**EXERCISE:** Return every line of the material exactly.

**SUPPLIED INFORMATION:**
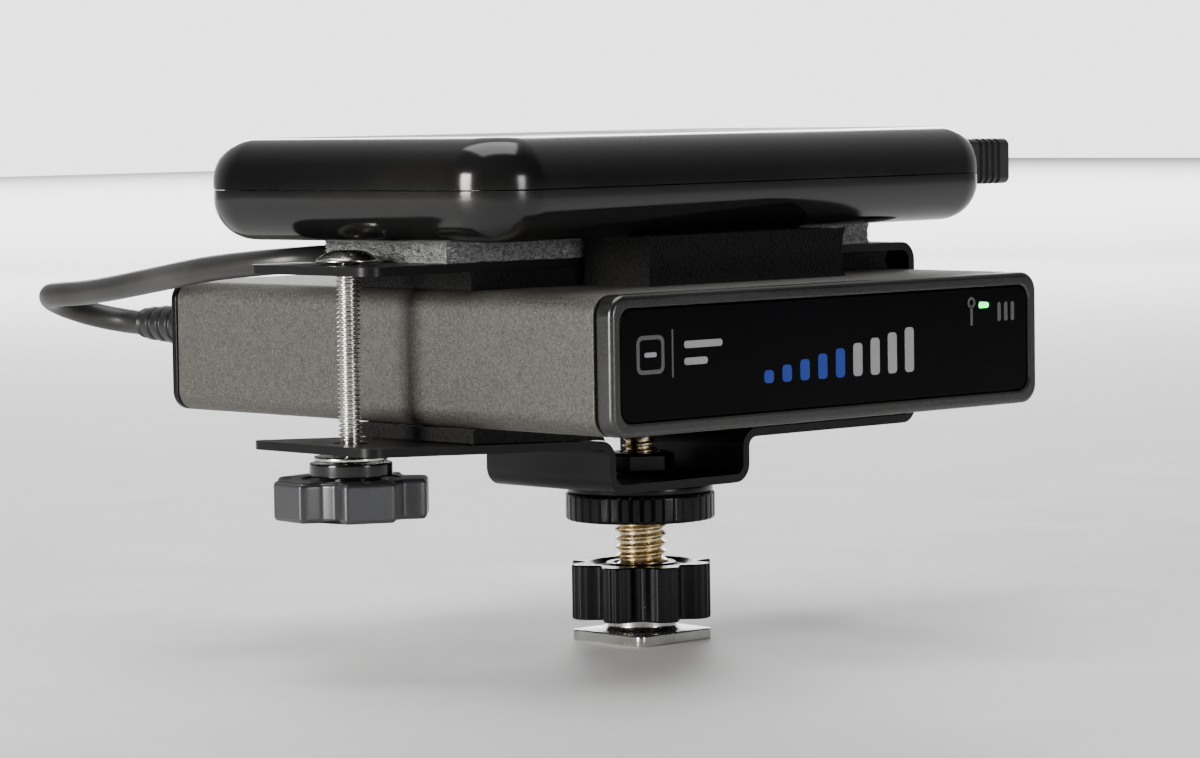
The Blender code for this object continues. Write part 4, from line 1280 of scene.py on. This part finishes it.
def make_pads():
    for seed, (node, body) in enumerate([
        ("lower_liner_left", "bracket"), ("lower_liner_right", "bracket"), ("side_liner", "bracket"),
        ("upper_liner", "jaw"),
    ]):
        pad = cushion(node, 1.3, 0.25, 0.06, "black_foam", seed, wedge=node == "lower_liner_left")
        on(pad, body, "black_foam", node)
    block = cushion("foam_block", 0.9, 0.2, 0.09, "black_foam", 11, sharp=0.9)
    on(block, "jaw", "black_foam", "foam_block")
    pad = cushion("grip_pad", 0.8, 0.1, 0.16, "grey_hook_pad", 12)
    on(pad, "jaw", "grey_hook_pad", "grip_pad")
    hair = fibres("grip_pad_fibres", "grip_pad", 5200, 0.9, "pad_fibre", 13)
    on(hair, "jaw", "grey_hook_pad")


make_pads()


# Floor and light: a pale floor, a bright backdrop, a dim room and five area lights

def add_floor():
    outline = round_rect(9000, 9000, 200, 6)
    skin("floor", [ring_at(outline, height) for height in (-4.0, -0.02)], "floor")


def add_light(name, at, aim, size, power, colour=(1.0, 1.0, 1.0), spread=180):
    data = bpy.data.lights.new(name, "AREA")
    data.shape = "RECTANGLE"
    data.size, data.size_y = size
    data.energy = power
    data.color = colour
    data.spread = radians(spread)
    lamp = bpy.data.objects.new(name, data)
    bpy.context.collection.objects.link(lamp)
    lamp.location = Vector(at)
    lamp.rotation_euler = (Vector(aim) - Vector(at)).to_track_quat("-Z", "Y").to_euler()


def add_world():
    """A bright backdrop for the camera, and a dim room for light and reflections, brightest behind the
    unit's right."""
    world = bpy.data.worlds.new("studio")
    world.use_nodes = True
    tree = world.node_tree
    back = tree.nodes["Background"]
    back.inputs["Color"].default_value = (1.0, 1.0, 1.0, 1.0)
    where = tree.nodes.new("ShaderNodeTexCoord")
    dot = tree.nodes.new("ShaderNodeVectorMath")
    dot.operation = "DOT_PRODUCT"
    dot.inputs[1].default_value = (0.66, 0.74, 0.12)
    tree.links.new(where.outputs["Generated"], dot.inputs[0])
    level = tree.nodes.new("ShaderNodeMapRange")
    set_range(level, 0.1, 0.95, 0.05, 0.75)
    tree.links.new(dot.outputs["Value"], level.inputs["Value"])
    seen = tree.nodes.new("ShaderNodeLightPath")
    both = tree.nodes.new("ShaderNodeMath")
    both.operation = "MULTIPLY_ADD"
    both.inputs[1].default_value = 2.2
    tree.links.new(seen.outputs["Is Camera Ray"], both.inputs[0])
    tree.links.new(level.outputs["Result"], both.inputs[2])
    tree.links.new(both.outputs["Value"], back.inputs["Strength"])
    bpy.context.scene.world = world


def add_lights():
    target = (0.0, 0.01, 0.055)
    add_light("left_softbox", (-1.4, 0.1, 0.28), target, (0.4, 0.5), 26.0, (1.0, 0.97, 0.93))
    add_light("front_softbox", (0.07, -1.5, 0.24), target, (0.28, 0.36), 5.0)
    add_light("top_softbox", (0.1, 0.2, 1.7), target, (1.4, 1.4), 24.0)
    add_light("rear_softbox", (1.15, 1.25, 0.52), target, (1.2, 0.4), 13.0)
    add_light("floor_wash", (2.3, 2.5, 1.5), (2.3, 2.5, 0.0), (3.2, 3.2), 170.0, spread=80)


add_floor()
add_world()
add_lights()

**REPLY:**
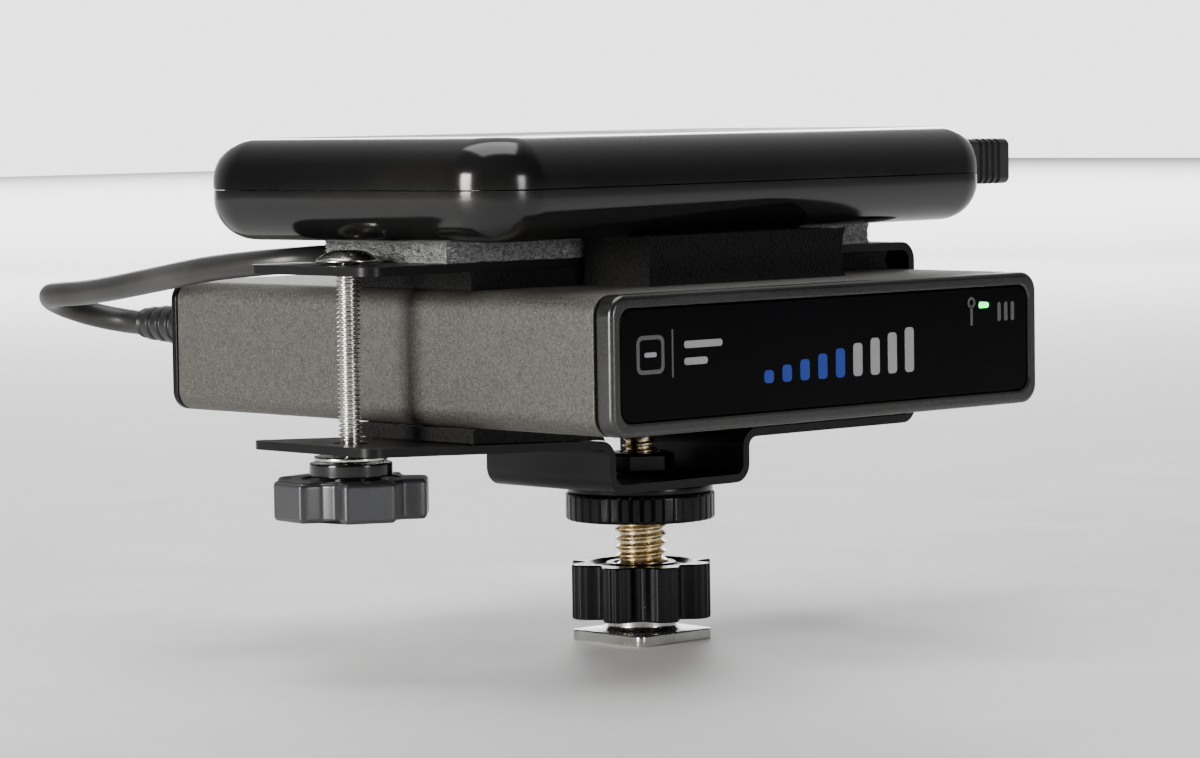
The Blender code for this object continues. Write part 4, from line 1280 of scene.py on. This part finishes it.
def make_pads():
    for seed, (node, body) in enumerate([
        ("lower_liner_left", "bracket"), ("lower_liner_right", "bracket"), ("side_liner", "bracket"),
        ("upper_liner", "jaw"),
    ]):
        pad = cushion(node, 1.3, 0.25, 0.06, "black_foam", seed, wedge=node == "lower_liner_left")
        on(pad, body, "black_foam", node)
    block = cushion("foam_block", 0.9, 0.2, 0.09, "black_foam", 11, sharp=0.9)
    on(block, "jaw", "black_foam", "foam_block")
    pad = cushion("grip_pad", 0.8, 0.1, 0.16, "grey_hook_pad", 12)
    on(pad, "jaw", "grey_hook_pad", "grip_pad")
    hair = fibres("grip_pad_fibres", "grip_pad", 5200, 0.9, "pad_fibre", 13)
    on(hair, "jaw", "grey_hook_pad")


make_pads()


# Floor and light: a pale floor, a bright backdrop, a dim room and five area lights

def add_floor():
    outline = round_rect(9000, 9000, 200, 6)
    skin("floor", [ring_at(outline, height) for height in (-4.0, -0.02)], "floor")


def add_light(name, at, aim, size, power, colour=(1.0, 1.0, 1.0), spread=180):
    data = bpy.data.lights.new(name, "AREA")
    data.shape = "RECTANGLE"
    data.size, data.size_y = size
    data.energy = power
    data.color = colour
    data.spread = radians(spread)
    lamp = bpy.data.objects.new(name, data)
    bpy.context.collection.objects.link(lamp)
    lamp.location = Vector(at)
    lamp.rotation_euler = (Vector(aim) - Vector(at)).to_track_quat("-Z", "Y").to_euler()


def add_world():
    """A bright backdrop for the camera, and a dim room for light and reflections, brightest behind the
    unit's right."""
    world = bpy.data.worlds.new("studio")
    world.use_nodes = True
    tree = world.node_tree
    back = tree.nodes["Background"]
    back.inputs["Color"].default_value = (1.0, 1.0, 1.0, 1.0)
    where = tree.nodes.new("ShaderNodeTexCoord")
    dot = tree.nodes.new("ShaderNodeVectorMath")
    dot.operation = "DOT_PRODUCT"
    dot.inputs[1].default_value = (0.66, 0.74, 0.12)
    tree.links.new(where.outputs["Generated"], dot.inputs[0])
    level = tree.nodes.new("ShaderNodeMapRange")
    set_range(level, 0.1, 0.95, 0.05, 0.75)
    tree.links.new(dot.outputs["Value"], level.inputs["Value"])
    seen = tree.nodes.new("ShaderNodeLightPath")
    both = tree.nodes.new("ShaderNodeMath")
    both.operation = "MULTIPLY_ADD"
    both.inputs[1].default_value = 2.2
    tree.links.new(seen.outputs["Is Camera Ray"], both.inputs[0])
    tree.links.new(level.outputs["Result"], both.inputs[2])
    tree.links.new(both.outputs["Value"], back.inputs["Strength"])
    bpy.context.scene.world = world


def add_lights():
    target = (0.0, 0.01, 0.055)
    add_light("left_softbox", (-1.4, 0.1, 0.28), target, (0.4, 0.5), 26.0, (1.0, 0.97, 0.93))
    add_light("front_softbox", (0.07, -1.5, 0.24), target, (0.28, 0.36), 5.0)
    add_light("top_softbox", (0.1, 0.2, 1.7), target, (1.4, 1.4), 24.0)
    add_light("rear_softbox", (1.15, 1.25, 0.52), target, (1.2, 0.4), 13.0)
    add_light("floor_wash", (2.3, 2.5, 1.5), (2.3, 2.5, 0.0), (3.2, 3.2), 170.0, spread=80)


add_floor()
add_world()
add_lights()